- [Directions] Quote verbatim the span of lines that begins the listing below and closes with the line containing "the CAD model.".

- [Supplied material]
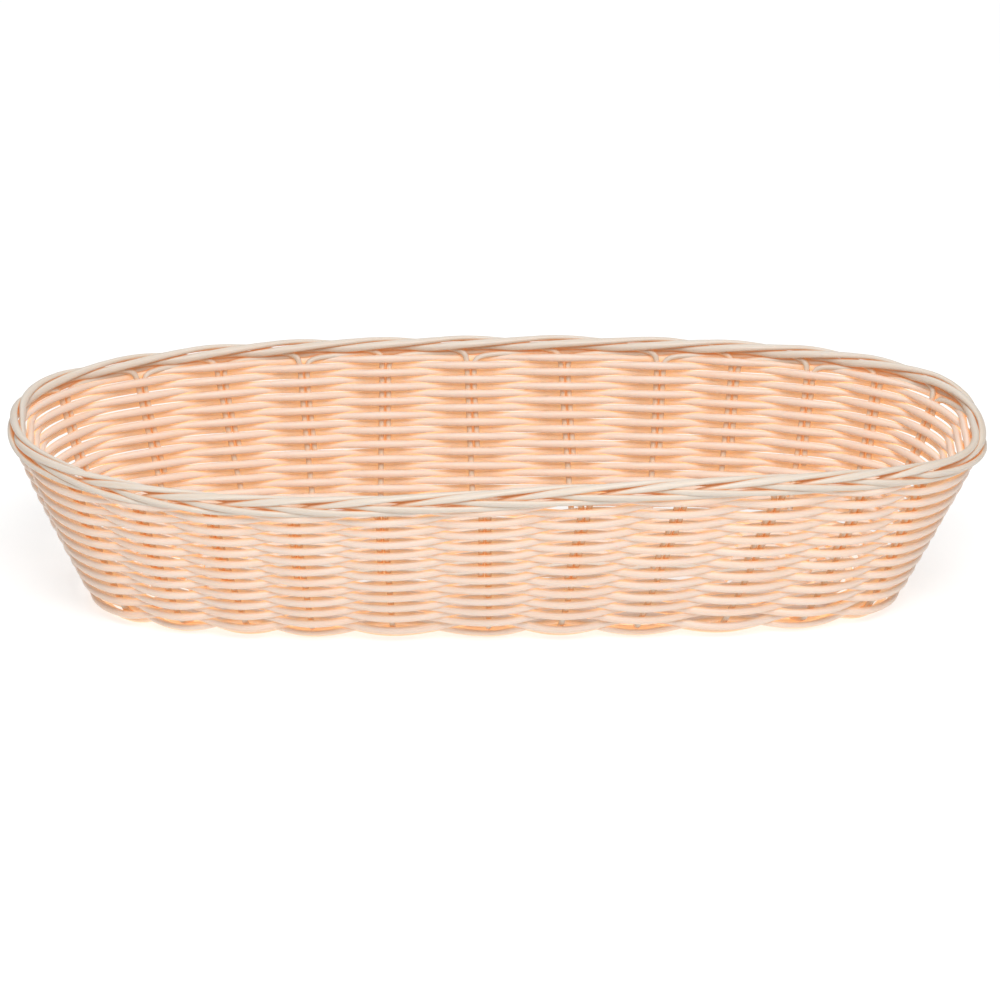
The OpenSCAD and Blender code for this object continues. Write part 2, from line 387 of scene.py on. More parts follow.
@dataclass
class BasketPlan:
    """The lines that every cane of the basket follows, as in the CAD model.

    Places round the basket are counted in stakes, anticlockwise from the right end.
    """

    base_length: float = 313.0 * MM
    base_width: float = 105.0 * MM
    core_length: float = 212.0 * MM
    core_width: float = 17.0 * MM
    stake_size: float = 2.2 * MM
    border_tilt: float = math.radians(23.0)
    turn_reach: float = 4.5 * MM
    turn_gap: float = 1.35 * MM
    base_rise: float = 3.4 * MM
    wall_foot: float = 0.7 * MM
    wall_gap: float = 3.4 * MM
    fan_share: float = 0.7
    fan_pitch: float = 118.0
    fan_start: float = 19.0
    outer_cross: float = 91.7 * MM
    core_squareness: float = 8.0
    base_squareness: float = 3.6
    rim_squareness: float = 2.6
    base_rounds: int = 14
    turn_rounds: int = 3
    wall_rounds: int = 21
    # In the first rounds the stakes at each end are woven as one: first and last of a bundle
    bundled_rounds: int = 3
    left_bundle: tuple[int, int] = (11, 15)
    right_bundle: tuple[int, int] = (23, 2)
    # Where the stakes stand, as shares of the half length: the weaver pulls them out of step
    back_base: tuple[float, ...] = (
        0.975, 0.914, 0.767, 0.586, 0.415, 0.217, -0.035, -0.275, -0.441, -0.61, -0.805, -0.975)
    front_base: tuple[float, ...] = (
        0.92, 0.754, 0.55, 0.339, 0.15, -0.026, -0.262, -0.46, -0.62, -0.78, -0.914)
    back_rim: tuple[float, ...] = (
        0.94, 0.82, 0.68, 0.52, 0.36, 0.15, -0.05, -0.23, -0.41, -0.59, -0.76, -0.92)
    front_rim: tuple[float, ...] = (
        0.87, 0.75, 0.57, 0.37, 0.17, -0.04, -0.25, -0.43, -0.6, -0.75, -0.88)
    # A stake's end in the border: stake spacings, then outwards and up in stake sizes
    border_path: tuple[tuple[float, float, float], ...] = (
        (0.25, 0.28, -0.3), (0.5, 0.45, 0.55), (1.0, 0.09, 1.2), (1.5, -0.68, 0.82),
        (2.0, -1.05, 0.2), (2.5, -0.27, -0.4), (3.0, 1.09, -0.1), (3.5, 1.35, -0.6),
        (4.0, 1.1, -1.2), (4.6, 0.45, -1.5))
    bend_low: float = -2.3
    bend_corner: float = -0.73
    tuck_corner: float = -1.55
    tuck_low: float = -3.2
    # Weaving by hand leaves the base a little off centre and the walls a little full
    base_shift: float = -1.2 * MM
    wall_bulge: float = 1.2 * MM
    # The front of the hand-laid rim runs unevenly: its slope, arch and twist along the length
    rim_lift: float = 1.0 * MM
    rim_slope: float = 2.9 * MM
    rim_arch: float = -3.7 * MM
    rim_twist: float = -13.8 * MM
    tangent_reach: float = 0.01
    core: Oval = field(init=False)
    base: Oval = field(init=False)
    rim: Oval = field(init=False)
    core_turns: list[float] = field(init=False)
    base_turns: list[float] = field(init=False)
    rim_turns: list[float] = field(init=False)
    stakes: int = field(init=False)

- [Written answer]
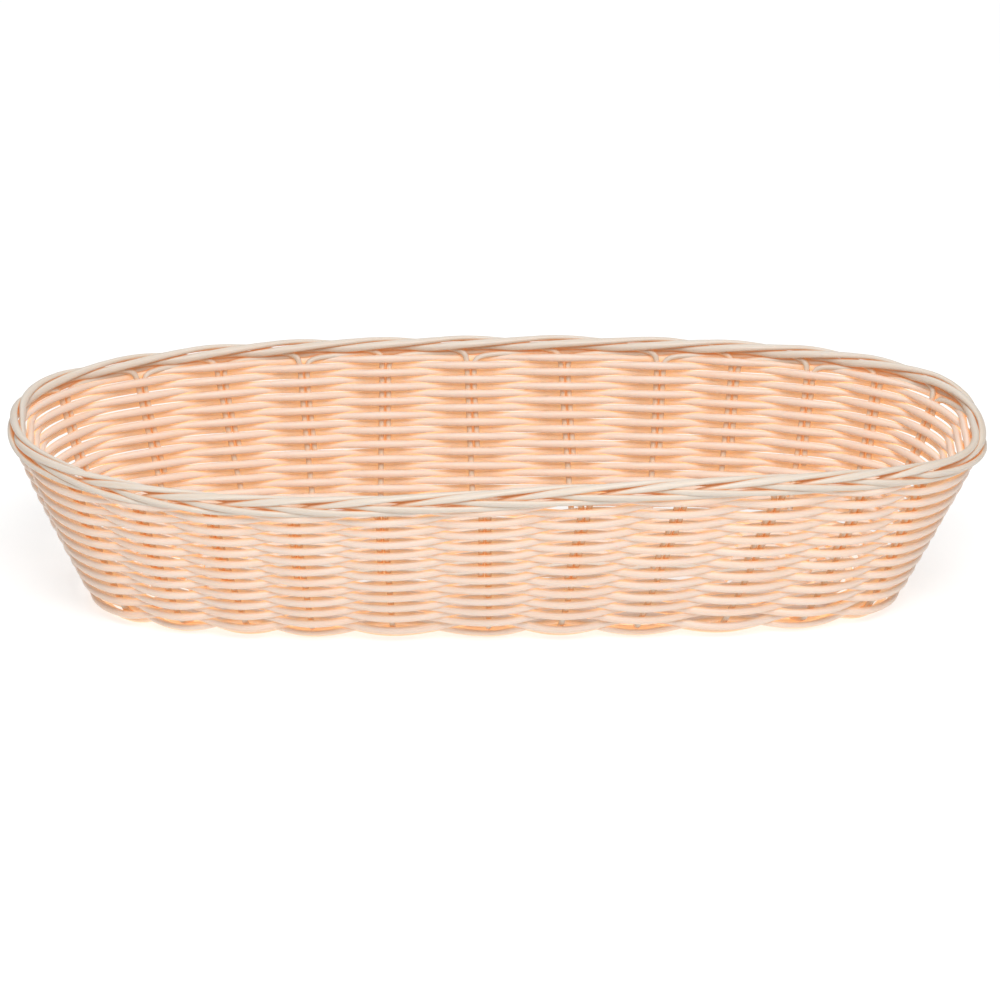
The OpenSCAD and Blender code for this object continues. Write part 2, from line 387 of scene.py on. More parts follow.
@dataclass
class BasketPlan:
    """The lines that every cane of the basket follows, as in the CAD model.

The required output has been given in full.